Действительно, где? Выбираем лестницу, спускающуюся в гардероб — здесь ходят мало. Но за нами тянутся любопытные. Иосиф властным жестом останавливает их.
Долгое время нам нравилось думать, что памятью обладают лишь живые системы. В лучшем случае допускалось, что и обыкновенный камень может "запомнить" хороший удар, если молотком отбить от него кусок. Но появились запоминающие фото-, магнитные и лазерные системы; вещество оказалось способным сохранять информацию о привнесенном воздействии, даже если оно было ничтожным по мощности. Запоминающие устройства становились все экономичнее, сила записывающего воздействия — все меньше, и мы не знали, как глубоко находится порог чувствительности вещества. В принципе ЛЮБОЕ явление оказывало воздействие на окружающее вещество, возможно на всю Вселенную, любой камень помнил ее историю. В измененном веществе запечатлевались наши слова и мысли. Причем по характеру изменения можно было судить и о характере воздействия, то есть — читать записанное, говорить с камнями. Правда, столь тонких приборов мы еще не знали, но во все времена имелись люди с необычайно высокой чувствительностью психики.

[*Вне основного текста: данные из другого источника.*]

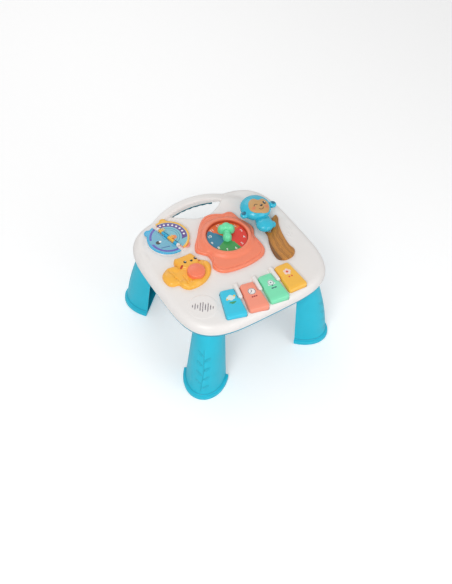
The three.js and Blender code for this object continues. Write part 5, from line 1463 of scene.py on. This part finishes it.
make_fittings()
make_cover()
make_handle_lower()
make_base()
for corner, signs in LEG_CORNERS.items():
    make_leg(corner, *signs)
for key, key_place in zip(KEYS, KEY_PLACES):
    make_key(key, key_place)
make_panel()
make_disc()
make_knob()
knuckle_teal = Paint("teal_knuckle", "2FB0D8", 0.30, 0.06, 0.05).done()
knuckle_yellow = Paint("yellow_knuckle", "F7BC42", 0.30, 0.06, 0.05).done()
pink = Paint("pink_page", "FB9A86", 0.30, 0.06, 0.05).done()
make_page("blue", [blue_page_paint(), knuckle_teal, knuckle_teal])
make_page("pink", [pink, knuckle_yellow, knuckle_teal])
make_page("yellow", [yellow_page_paint(), knuckle_yellow, knuckle_yellow])
make_rod()
make_speaker_cloth()
make_lion()
make_drum()
make_trunk()
make_monkey()
make_monkey_face()


# Floor, light and camera

FLOOR_HALF, FLOOR_GLOW, FLOOR_DROP = 6.0, 0.26, 0.0002  # metres, like all in this section
LAMPS = {"key_light": ((-1.3, -1.0, 1.6), (0, 0, 0.2), 0.9, 17),
         "fill_light": ((0.6, -1.7, 0.9), (0, 0, 0.15), 1.4, 8),
         "rim_light": ((0.2, 1.6, 1.4), (0, 0, 0.2), 1.2, 5)}  # place, target, size and power
WHITE_LIGHT, WORLD_LIGHT = (1, 1, 1, 1), 0.50
PHOTO_HEIGHT, FOCAL_LENGTH = 584, 789.4  # pixels of the photo
SENSOR = 36.0  # millimetres
CAMERA_PLACE = (-0.6493, -0.9117, 1.4717)
CAMERA_RIGHT, CAMERA_UP = (0.8433, -0.5358, 0.0417), (0.3962, 0.6722, 0.6254)
CAMERA_FORWARD = (0.3631, 0.5109, -0.7792)


def make_floor():
    """A pale floor that the camera sees a little brighter than it lights the object."""
    mesh = bpy.data.meshes.new("floor")
    signs = ((-1, -1), (1, -1), (1, 1), (-1, 1))
    mesh.from_pydata([(FLOOR_HALF * sx, FLOOR_HALF * sy, 0) for sx, sy in signs], [], [(0, 1, 2, 3)])
    floor = added("floor", mesh)
    paint = Paint("pale_floor", "F4F4F4", 0.85, 0.0, 0.01)
    seen = paint.node("LightPath", {})["Is Camera Ray"]
    paint.set("Emission Color", WHITE_LIGHT)
    paint.set("Emission Strength", paint.math("MULTIPLY", seen, FLOOR_GLOW))
    paint.set("Base Color", paint.colour)
    mesh.materials.append(paint.material)
    floor.location.z = -FLOOR_DROP


def make_world():
    """White all round: full for camera, glossy and transmitted rays, and half for the light it gives."""
    world = bpy.data.worlds.new("studio")
    bpy.context.scene.world = world
    nodes = Nodes(world)
    rays = nodes.node("LightPath", {})
    seen = nodes.math("MAXIMUM", rays["Is Camera Ray"], rays["Is Glossy Ray"])
    seen = nodes.math("MAXIMUM", seen, rays["Is Transmission Ray"])
    half, full = (nodes.node("Background", {"Color": WHITE_LIGHT, "Strength": strength})[0]
                  for strength in (WORLD_LIGHT, 1.0))
    mixed = nodes.node("MixShader", {0: seen, 1: half, 2: full})[0]
    nodes.feed(nodes.tree.nodes["World Output"].inputs[0], mixed)


def make_lamp(name, place, target, size, power):
    lamp = bpy.data.lights.new(name, "AREA")
    lamp.shape, lamp.size, lamp.energy = "DISK", size, power
    holder = added(name, lamp)
    holder.location = place
    holder.rotation_euler = (Vector(target) - Vector(place)).to_track_quat("-Z", "Y").to_euler()


def make_camera():
    """The camera that the photo was taken with."""
    camera = bpy.data.cameras.new("camera")
    camera.sensor_fit, camera.sensor_height = "VERTICAL", SENSOR
    camera.lens = FOCAL_LENGTH / PHOTO_HEIGHT * SENSOR
    camera.clip_start, camera.clip_end = 0.01, 50
    holder = added("camera", camera)
    axes = Matrix((Vector(CAMERA_RIGHT), Vector(CAMERA_UP), -Vector(CAMERA_FORWARD)))
    holder.matrix_world = Matrix.Translation(CAMERA_PLACE) @ axes.transposed().to_4x4()
    bpy.context.scene.camera = holder


make_floor()
make_world()
for lamp_name, lamp_values in LAMPS.items():
    make_lamp(lamp_name, *lamp_values)
make_camera()
bpy.context.scene.view_settings.view_transform = "Standard"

Шлак на осарках "помнил" не только историю Вселенной, Земли и свою собственную — он должен был "помнить" и о том, что случилось в небе над деревней в 1890-м. И Иосиф Хан должен был прочитать это.
— Давайте камни. — Я раскрыл "дипломат" и передал Хану шлак. — Отойдите. Стойте за спиной. Не мешайте.
Хан положил куски шлака на перила. Я старался ни о чем не думать. Закрыв глаза, Иосиф вытянул правую руку и повел ею над обломками.